Manny: “It’s a Pachira, a Taiwanese symbol of good financial fortune. It’s also known as a money tree.”
Jay: “That makes two of us.”

“Flip Flop,” Modern Family, April 10, 2013

The Pachira, or Pachira aquatica, is a tropical tree that grows in swamps. The origin of how it came to be associated with good financial fortune is unclear. The “legend” is that “a poor man prayed for money, found this ‘odd’ plant, took it home as an omen, and made money selling plants grown from its seeds.”

Another story is that in the mid-1980s a Taiwanese truck driver was the first to cultivate the trees, which became popular as ornamentals first in Japan then the rest of East Asia.
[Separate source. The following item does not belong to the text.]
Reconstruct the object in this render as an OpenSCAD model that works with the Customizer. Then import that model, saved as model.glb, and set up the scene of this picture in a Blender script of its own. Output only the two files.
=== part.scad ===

A money tree also refers to a source of seemingly inexhaustible funds, as well as “a kind of holy tree believed to bring money and good fortune.”

shandy

Shivrang: “Who fancies a shandy?”
Winston: “What the hell is that?”
Shivrang: “It’s a drink.”

“Bachelorette Party,” New Girl, April 9, 2013

Shandy, short for shandygaff, is beer and lemonade mixed together. The origin of the word is unknown although an earlier meaning of shandy is “wild, boisterous,” and gaff can refer to a fair, “any public place of amusement,” and “humbug, nonsense,” says the OED.

Southern strategy

Jon Stewart: “For the last 50 years, the Republican Party has embraced a craven political calculation known as the Southern strategy.”
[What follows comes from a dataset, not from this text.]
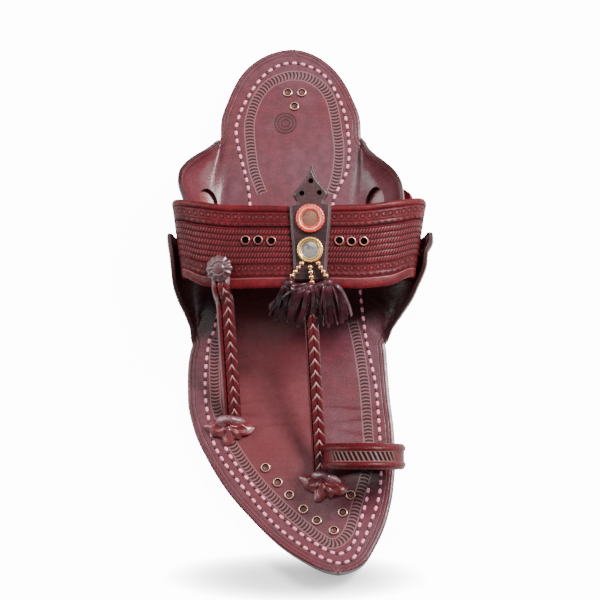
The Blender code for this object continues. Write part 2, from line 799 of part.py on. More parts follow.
def build_toe_ring(finish):
    """Padded loop with a sunken channel, leaning towards the toe."""
    low = bed_top(RING_PLACE) + SEAT_GAP
    turn = np.linspace(0.0, 2 * math.pi, 24, endpoint=False)
    sunk = 1.0 - 2.0 * RING_GROOVE / RING_WALL
    section = (
        (-1.0, 0.0), (-0.93, 0.6), (-0.66, 0.97), (-0.46, 0.92), (-0.40, sunk), (0.40, sunk),
        (0.46, 0.92), (0.66, 0.97), (0.93, 0.6), (1.0, 0.0), (0.8, -0.8), (0.0, -1.0), (-0.8, -0.8),
    )
    rings = []
    for wide, thick in section:
        a = RING_WIDTH / 2 - RING_WALL / 2 * (1.0 - thick)
        b = RING_HEIGHT / 2 - RING_WALL / 2 * (1.0 - thick)
        x = RING_X + a * np.sin(turn)
        z = low + RING_HEIGHT / 2 - b * np.cos(turn)
        y = place(RING_PLACE) + wide * RING_STRAP / 2 - (z - low) * RING_LEAN
        rings.append(np.stack([x, y, z], axis=-1))
    return tube("toe_ring", np.stack(rings, axis=1), finish, closed=True)


def tab_skin(along, half, lift):
    """Points over the band along the tab, from the tip of its head to its front end."""
    behind = (np.asarray(along) * TAB_LENGTH - TAB_TAIL) / (TAB_LENGTH - TAB_TAIL)
    across = behind * 0.93
    reach = band_reach(TAB_X + half, across)
    return band_skin(reach, across, lift)


def build_tab(finish):
    """Leather tab with a spade head that stands past the band's rear edge."""
    along = column(TAB_OUTLINE, "along")
    fine = np.unique(np.concatenate([along, [0.0, 0.45, 0.64, 0.82, 0.91]]))
    half = np.interp(fine, along, column(TAB_OUTLINE, "half")) * TAB_WIDTH
    upper = []
    lower = []
    for q in (-1.0, -0.5, 0.0, 0.5, 1.0):
        upper.append(tab_skin(fine, q * half, np.full_like(fine, SEAT_GAP + TAB_THICKNESS))[0])
        lower.append(tab_skin(fine, q * half, np.full_like(fine, SEAT_GAP))[0])
    made = slab("centre_tab", np.stack(upper, axis=1), np.stack(lower, axis=1), finish)
    for spot in TAB_HOLES:
        centre, out = tab_skin(spot.along, spot.across * TAB_WIDTH, 0.0)
        right = unit(np.cross(np.array([0, 1.0, 0]), out))
        cut(made, prism("hole", circle(TAB_HOLE, 8), centre, right, np.cross(out, right), CUT_DEPTH))
    return made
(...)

The Daily Show with Jon Stewart, April 11, 2013

In a recent speech at Howard University, a historically black college, Republican Senator Rand Paul asked, “How did the party that elected the first black US Senator, the party that elected the first 20 African American Congressmen become a party that now loses 95% of the black vote?”

The answer, said Jon Stewart, is the Southern strategy, a Republican party tactic to get votes in the South by “appealing to racism against against African Americans.” The Southern strategy started in the late 1960s during the Presidential campaign of Richard Nixon, who said in 1970: “The more Negroes who register as Democrats in the South, the sooner the Negrophobe whites will quit the Democrats and become Republicans. That’s where the votes are.”